Strong Winds in Kentucky and Ohio

The winds of change are blowing through the bluegrass region.

In mid-December Kentucky Juvenile Justice Department commissioner Bridget Skaggs Brown–who presided over a punishment-first network of prisons and brought a troublingly punitive, one-size-fits-all approach to sex offenders (see earlier posts here)–stepped down to chair the state’s Parole Board, to the delight of reform advocates.

Now it seems acting commissioner Ron Haws, who replaced her, is starting to make some necessary changes. “Kentucky’s juvenile justice system is undergoing a major shift in philosophy, dropping what critics said had been an emphasis on incarceration and punishment in favor of the treatment and rehabilitation required by law,” the Louisville Courier-Journal reported on Sunday.

“I don’t want to hear the word incarceration used in conjunction with juveniles,” J. Michael Brown, the new secretary of justice and public safety, told the paper. “Our mission is to treat the juveniles, the children that are entrusted to our care.”

“We should not have a youth anywhere in the commonwealth in placement any longer than he needs to be there,” Haws added. “What I hope, at the end of my tour of duty, is that we get back to the treatment of youth.”

There are a lot of positive statements, seemingly more substantive than just rhetoric, coming out of Haws’s office, and the Courier-Journal article does a good job of summing them up:

Haws said he wants youths treated and supervised at home or close to home, when possible. If they need to be held in a residential center, he wants to get them out as soon as possible — except for the most serious offenders who generally are held until they turn 18 and are then re-sentenced as adults.

To help meet that objective, he has restored authority to local juvenile justice workers to make sentencing recommendations to judges. Previously, officials made recommendations from Frankfort, using a scoring system they devised.

Under Haws’ system, workers will be able to offer judges extra information, such as a child’s family history, emotional status and problems at home or school. Brown said she viewed the previous practice as “micromanaging” and ordered it stopped.

On undoing Brown’s policy on sex offenders:

Haws said he also is working to try to end ongoing legal battles between the juvenile justice department and state public defenders, who represent youths.
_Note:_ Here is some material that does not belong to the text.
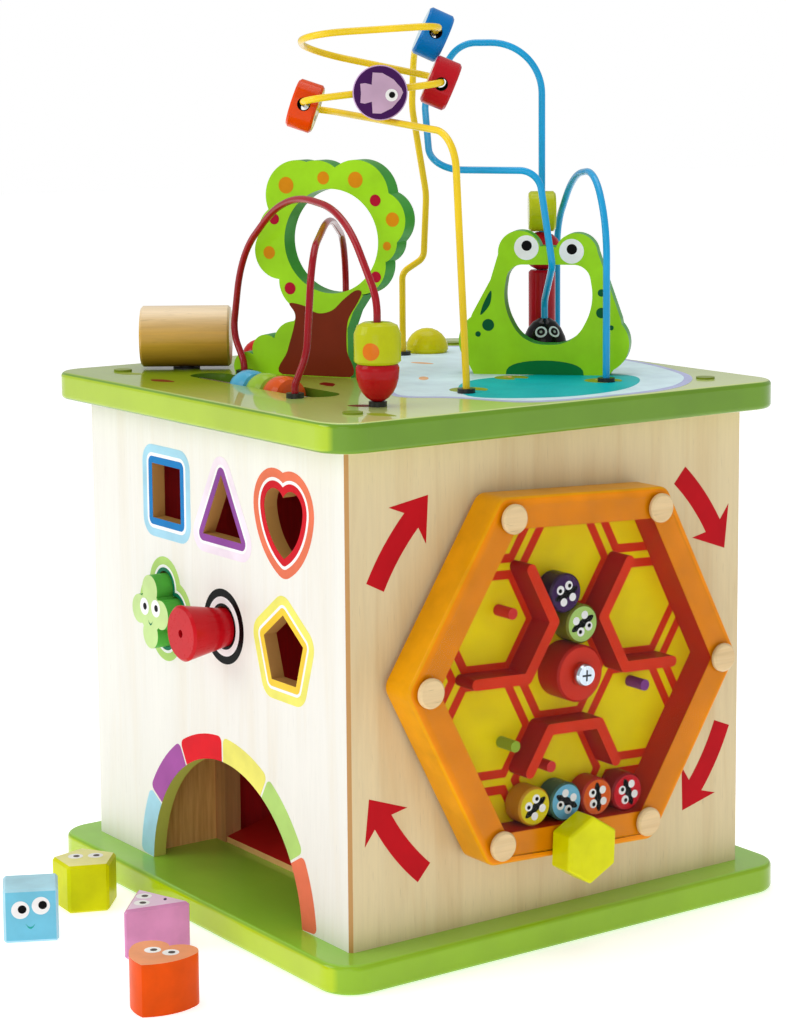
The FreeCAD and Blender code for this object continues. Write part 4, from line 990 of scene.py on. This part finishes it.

His department has dropped its appeal of a judge’s order that it stop housing youths who commit minor sex offenses, such as fondling, in long-term residential sex-offender programs. That places them alongside youths who commit more serious crimes, such as sodomy or rape.


Haws said his department is working with the public defenders in the Department of Public Advocacy to resolve a broader dispute over juvenile justice’s system of classifying and housing youths.

Public defenders had filed a lawsuit saying the system is too broad and doesn’t take into account individual circumstances of children, such as maturity, family support, emotional problems or learning disabilities.

Good news, right? But wait, there’s more. The Cincinnati Enquirer has chimed in with an editorial in today’s paper touting the “more flexible and personal approach to dealing with young offenders” that Kentucky is starting to adopt. The editorial also points out that neighboring Ohio is experiencing similar gusts of reform–westerly winds, that is, heading toward Missouri.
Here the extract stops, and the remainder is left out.